WASHINGTON -- President Clinton will sign an executive order intended to help states track down members of the military and other federal workers who do not pay child support or have avoided efforts to establish their paternity, administration officials said yesterday.
The directive, to be issued today, will affect at least 105,000 federal employees, including 74,000 in the military, whose names have been provided to the government, the officials said. It will give the government more power to assist states in finding federal workers wanted in child-support or paternity cases and in garnishing the wages of those who are delinquent in making court-ordered payments.
The order would apply to nearly 3 percent of military personnel and 1.3 percent of federal workers, and administration officials said it would put new pressure on them to make delinquent payments or agree to participate in proceedings to establish paternity.
In speeches and other public statements, Mr. Clinton has long put a high priority on the strict enforcement of child-support laws. His proposal to overhaul welfare, submitted to Congress last year, would create an information network to help states find delinquent parents.
But with the new Republican majority in Congress moving to put its own stamp on welfare overhaul efforts, administration officials said Mr. Clinton believed that it was best for political and practical reasons to act now on his own.
Mr. Clinton's decision was first reported yesterday in the Washington Post.
dTC The issuance of the executive order is part of a strategy that officials say Mr. Clinton will use more in coming months as he tries to influence the Republican Congress. They said the order was intended in part to prompt congressional Republicans to add tougher child-support enforcement provisions to their plan to overhaul the welfare system.
The decision also reflects the care that Mr. Clinton has taken in recent months to call attention to the most hard-nosed of his domestic policy views.
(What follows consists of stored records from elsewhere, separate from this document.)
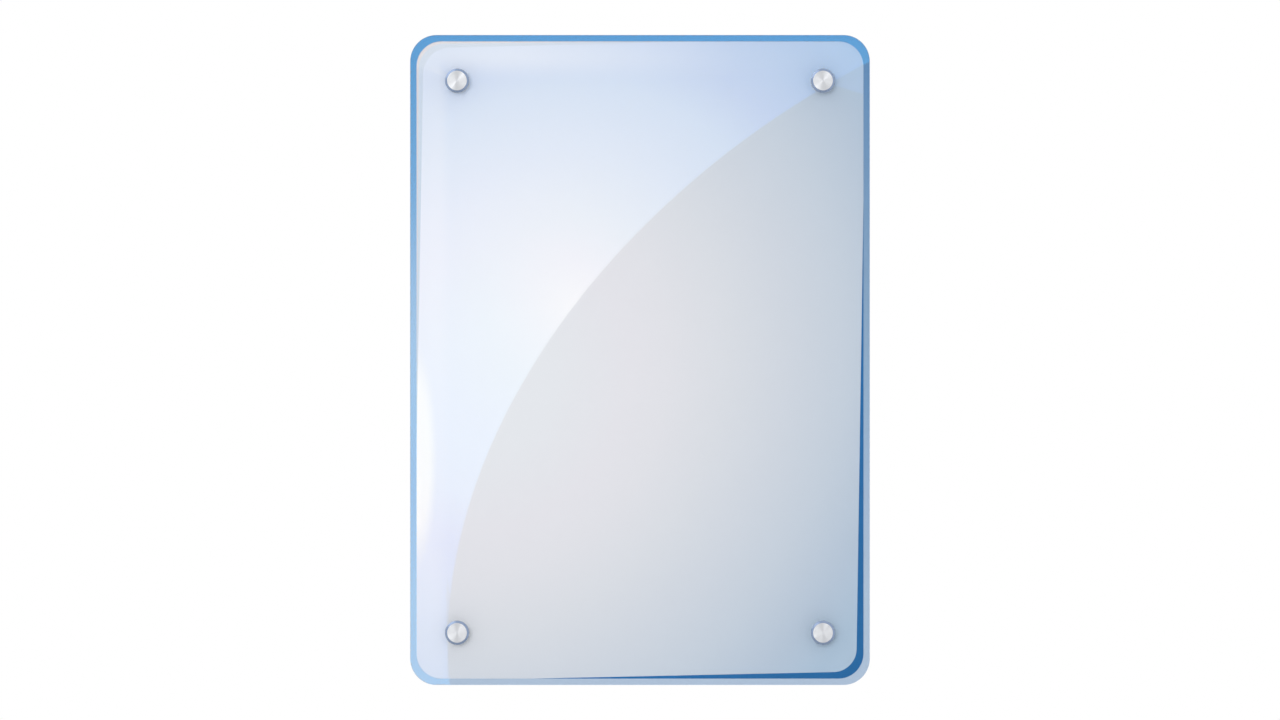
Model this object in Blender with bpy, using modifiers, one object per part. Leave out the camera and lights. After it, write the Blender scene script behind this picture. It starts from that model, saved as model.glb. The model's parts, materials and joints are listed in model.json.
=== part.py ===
"""Glass whiteboard, A2 portrait, held off the wall by four standoffs with screw caps.

The wall is the plane y = 0 and the board stands in front of it, towards -Y, with +X to the right and
+Z up. The origin is on the wall, behind the centre of the board. A depth below is a distance out from
the wall. Every round fixing piece is turned about the Z axis of an empty that points out of the wall.
"""

import math

import bmesh
import bpy

# Board, in metres
BOARD_WIDTH = 0.420
BOARD_HEIGHT = 0.594
CORNER_RADIUS = 0.024
GLASS_THICKNESS = 0.006
FRONT_ARRIS = 0.0005
RIM_WIDTH = 0.0056
RIM_DEPTH = 0.0030
RIM_CORNER_RADIUS = 0.023
FILM_THICKNESS = 0.0005
FILM_MARGIN = 0.0003
SHEET_THICKNESS = 0.0007
SHEET_MARGIN = 0.0040

# Where the fixings stand, from the edges of the glass
SIDE_INSET = 0.043
TOP_INSET = 0.042
BOTTOM_INSET = 0.048

# Barrel
BARREL_LENGTH = 0.020
BARREL_DIAMETER = 0.022
BARREL_CHAMFER = 0.0005
BARREL_WEB = 0.0035

# Cap
CAP_HEIGHT = 0.005
CAP_DIAMETER = 0.022
CAP_FACE_DIAMETER = 0.0178
CAP_BEVEL_DEPTH = 0.0016
CAP_BACK_CHAMFER = 0.0003
CAP_FRONT_WALL = 0.0015

# Stud, an M8 thread drawn at its full diameter, and the room left between its tip and the wall screw
STUD_DIAMETER = 0.008
STUD_TIP_GAP = 0.002
THREAD_PITCH = 0.00125

# Washers and the sleeve in each hole
WASHER_THICKNESS = 0.001
FRONT_WASHER_DIAMETER = 0.018
REAR_WASHER_DIAMETER = 0.020
SLEEVE_WALL = 0.0014

# Wall screw, pan head with a cross recess, and its plug
SCREW_DIAMETER = 0.0035
SCREW_LENGTH = 0.040
SCREW_POINT_LENGTH = 0.004
SCREW_HEAD_DIAMETER = 0.0066
SCREW_HEAD_HEIGHT = 0.0024
SCREW_HEAD_ROUND = 0.0010
RECESS_WIDTH = 0.0009
RECESS_SPAN = 0.0036
RECESS_DEPTH = 0.0013
PLUG_DIAMETER = 0.006
PLUG_LENGTH = 0.030
PLUG_RECESS = 0.0025
PLUG_TIP_TAPER = 0.0006
PLUG_SLOT_WIDTH = 0.0010

# Clearances: between faces that meet, round the turning stud, and how far a cutter runs past
SEAT_GAP = 0.0003
RUNNING_CLEARANCE = 0.0003
CUT_OVERRUN = 0.002

# Shares of the piece that carries them
THREAD_DEPTH_SHARE = 0.61
PLUG_SLOT_SHARE = 0.6
PLUG_TIP_LENGTH_SHARE = 0.15
POINT_WIDTH_SHARE = 0.12

# How finely round shapes are drawn
CORNER_STEPS = 12
WIDE_STEPS = 32
NARROW_STEPS = 24
THIN_STEPS = 16
SHARP_ANGLE = math.radians(30)
SMALLEST_MERGE = 0.00001

# Depths from the wall, each piece a seat gap in front of the one behind it
REAR_WASHER_DEPTH = BARREL_LENGTH + SEAT_GAP
SHEET_DEPTH = REAR_WASHER_DEPTH + WASHER_THICKNESS + SEAT_GAP
FILM_DEPTH = SHEET_DEPTH + SHEET_THICKNESS + SEAT_GAP
GLASS_DEPTH = FILM_DEPTH + FILM_THICKNESS + SEAT_GAP
FRONT_WASHER_DEPTH = GLASS_DEPTH + GLASS_THICKNESS + SEAT_GAP
CAP_DEPTH = FRONT_WASHER_DEPTH + WASHER_THICKNESS + SEAT_GAP
SOCKET_DEPTH = CAP_HEIGHT - CAP_FRONT_WALL
SCREW_DEPTH = BARREL_WEB + SEAT_GAP
STUD_DEPTH = SCREW_DEPTH + SCREW_HEAD_HEIGHT + STUD_TIP_GAP
STUD_LENGTH = CAP_DEPTH + SOCKET_DEPTH - SEAT_GAP - STUD_DEPTH
SLEEVE_LENGTH = GLASS_DEPTH + GLASS_THICKNESS - SHEET_DEPTH

# Radii that fit one piece to another
BORE_RADIUS = STUD_DIAMETER / 2 + RUNNING_CLEARANCE
SLEEVE_RADIUS = BORE_RADIUS + SLEEVE_WALL
HOLE_RADIUS = SLEEVE_RADIUS + SEAT_GAP
SCREW_HOLE_RADIUS = SCREW_DIAMETER / 2 + SEAT_GAP

# Name of each fixing, with its centre seen from the front
LEFT = SIDE_INSET - BOARD_WIDTH / 2
RIGHT = BOARD_WIDTH / 2 - SIDE_INSET
TOP = BOARD_HEIGHT / 2 - TOP_INSET
BOTTOM = BOTTOM_INSET - BOARD_HEIGHT / 2
FIXINGS = {
    "top_left": (LEFT, TOP),
    "top_right": (RIGHT, TOP),
    "bottom_left": (LEFT, BOTTOM),
    "bottom_right": (RIGHT, BOTTOM),
}


def clear_scene():
    """Remove every object that the file starts with."""
    for obj in list(bpy.data.objects):
        bpy.data.objects.remove(obj, do_unlink=True)


def new_collection(name):
    """Make a collection in the scene."""
    collection = bpy.data.collections.new(name)
    bpy.context.scene.collection.children.link(collection)
    return collection


def linear(hex_colour):
    """Turn an sRGB hex colour into linear RGBA."""
    channels = [int(hex_colour[i : i + 2], 16) / 255 for i in (1, 3, 5)]
    return [c / 12.92 if c <= 0.04045 else ((c + 0.055) / 1.055) ** 2.4 for c in channels] + [1.0]


def new_material(name, hex_colour, roughness, metallic=0.0, transmission=0.0):
    """Make a Principled material."""
    material = bpy.data.materials.new(name)
    material.use_nodes = True
    shader = material.node_tree.nodes["Principled BSDF"]
    shader.inputs["Base Color"].default_value = linear(hex_colour)
    shader.inputs["Roughness"].default_value = roughness
    shader.inputs["Metallic"].default_value = metallic
    shader.inputs["Transmission Weight"].default_value = transmission
    return material


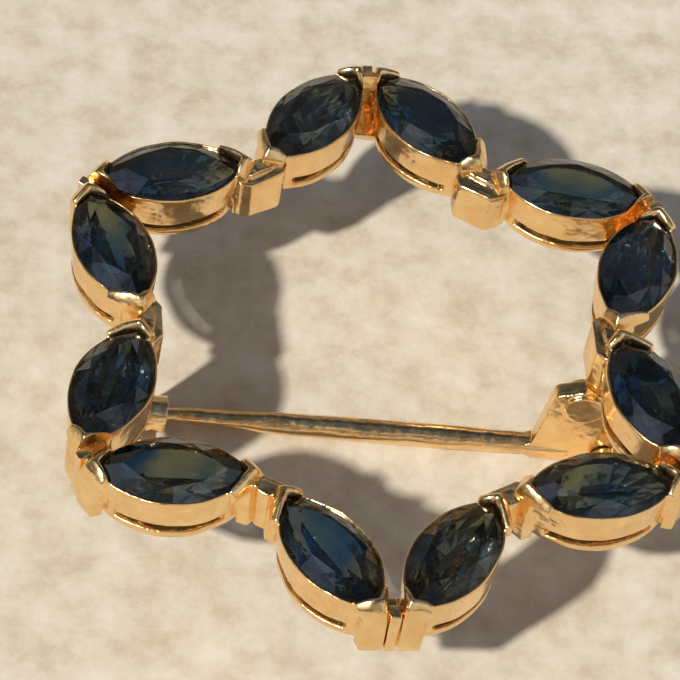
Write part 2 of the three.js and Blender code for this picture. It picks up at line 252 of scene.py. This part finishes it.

As well as pushing for a crackdown on those the White House calls "deadbeat dads," the president has vowed to veto a Republican-backed measure that he says will eliminate financing for the hiring of more police officers.
He also has complained that the legislation favored by his rivals does too little to force welfare recipients to work.
Health and Human Services Secretary Donna E. Shalala is to give a speech today reinforcing that theme and also announcing that the government will grant a waiver to a Midwestern state permitting it latitude to try out a new approach to welfare.
Because the states are the primary authorities in child-support cases, the executive order that Mr. Clinton will sign simply gives the federal government stronger tools for its supporting role, administration officials said.
While the IRS already garnishes the tax refunds of delinquent parents whose names are provided by the states, a request that it do so will now also set off a full-scale search by the federal government to see whether those wanted by the states are federal workers.
The addresses and Social Security numbers of those found to be federal workers will then be made available to state authorities. For federal employees whose wages have been ordered garnished by the courts, the government will cut in half -- to 15 days -- the time it now takes to make the garnished money available to a custodial parent.
The officials said the executive order would also make it easier for state authorities to track down military personnel, whose frequent reassignments have complicated efforts to hold them accountable in child-support and paternity cases.
For the first time, process servers will have access to military bases. The order will also require the Defense Department to establish an office responsible for helping find delinquent parents.